Task description
Give the data a second time, exactly and in full.

Supplied information
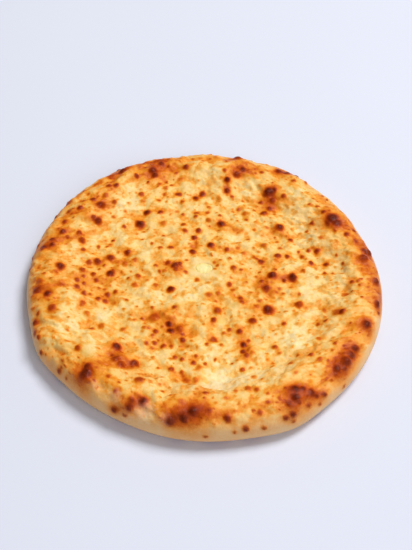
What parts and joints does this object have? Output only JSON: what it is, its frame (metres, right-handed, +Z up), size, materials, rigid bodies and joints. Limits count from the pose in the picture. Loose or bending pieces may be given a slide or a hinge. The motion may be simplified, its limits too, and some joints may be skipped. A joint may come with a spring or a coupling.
{
  "type": "imeruli khachapuri",
  "caption": "Whole round Georgian cheese bread: flat disc with a thick puffed rim, rumpled blistered top and a small vent of melted cheese near the middle.",
  "frame": {"origin": "middle of the bread's footprint (its bounding box), on the surface that it rests on", "axes": "+Z up out of the blistered top, +X to the right and +Y to the far side seen from where the rim is thickest"},
  "size_m": [0.255, 0.259, 0.0249],
  "materials": {
    "baked_dough": "baked dough, golden yellow with orange toasting and dark brown blisters, dull with a faint butter sheen",
    "melted_cheese": "melted cheese, pale yellow, softly glossy"
  },
  "bodies": {
    "root": {"bread": "baked_dough", "vent_cheese": "melted_cheese"}
  },
  "joints": []
}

Result
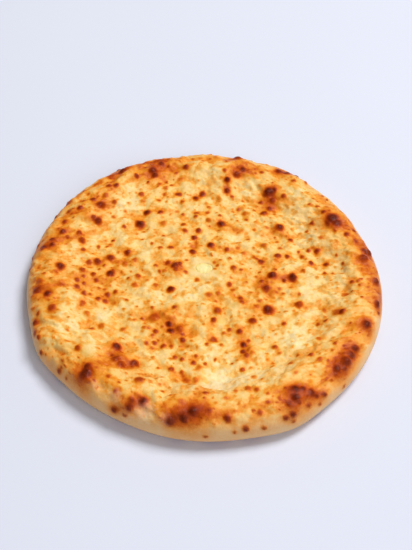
What parts and joints does this object have? Output only JSON: what it is, its frame (metres, right-handed, +Z up), size, materials, rigid bodies and joints. Limits count from the pose in the picture. Loose or bending pieces may be given a slide or a hinge. The motion may be simplified, its limits too, and some joints may be skipped. A joint may come with a spring or a coupling.
{
  "type": "imeruli khachapuri",
  "caption": "Whole round Georgian cheese bread: flat disc with a thick puffed rim, rumpled blistered top and a small vent of melted cheese near the middle.",
  "frame": {"origin": "middle of the bread's footprint (its bounding box), on the surface that it rests on", "axes": "+Z up out of the blistered top, +X to the right and +Y to the far side seen from where the rim is thickest"},
  "size_m": [0.255, 0.259, 0.0249],
  "materials": {
    "baked_dough": "baked dough, golden yellow with orange toasting and dark brown blisters, dull with a faint butter sheen",
    "melted_cheese": "melted cheese, pale yellow, softly glossy"
  },
  "bodies": {
    "root": {"bread": "baked_dough", "vent_cheese": "melted_cheese"}
  },
  "joints": []
}